Edge of Tomorrow (2014)  Edge of Tomorrow UK Film Poster

UK Release Date: May 30th, 2014 (seen at a cinema on the same day I watched Godzilla)

Running Time: 99 mins.

Director: Doug Liman

Writer: Christopher McQuarrie, Jez Butterworth, John-Henry Butterworth (Screenplay), Hiroshi Sakurazaka (Original Novel)

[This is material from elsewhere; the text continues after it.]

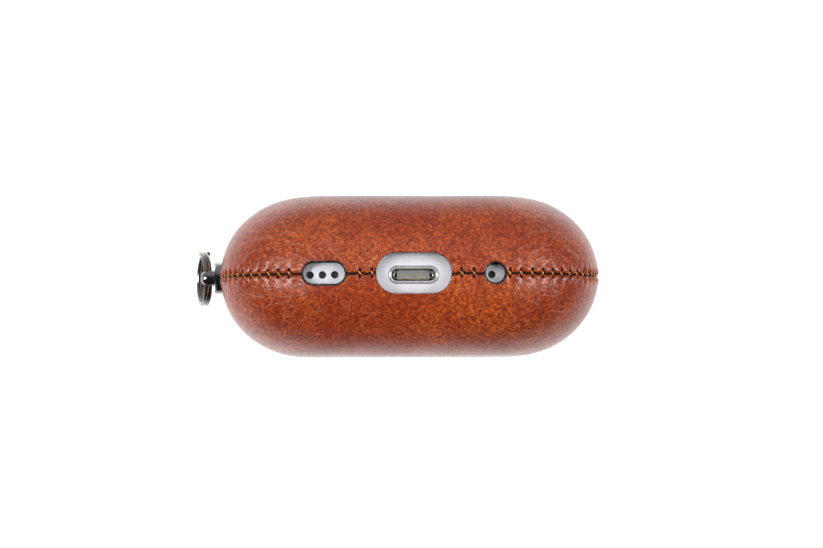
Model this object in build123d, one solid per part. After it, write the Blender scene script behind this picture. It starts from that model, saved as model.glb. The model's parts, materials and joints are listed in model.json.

Starring: Tom Cruise, Emily Blunt, Bill Paxton, Brendan Gleeson, Charlotte Riley, Noah Taylor, Franz Drameh, Madeleine Mantock,

Warning Spoilers for some of Tom Cruise’s earlier films in the opening paragraph:

Tom Cruise dies in this one. Not that revealing his character’s death spoils the movie. Edge of Tomorrow is based on a novel where the main protagonist dies quite a bit. That’s what makes the film surprisingly fun. Of course, A-list Hollywood actors can die and even Tom kicks the bucket in a number of his own films like The Last Samurai and Collateral but few films take great delight showing Tom get crushed, shot, impaled, drowned, blown up, and more in all manners of inventive and grisly ways over and over again in a smart and surprisingly vicious sci-fi war movie.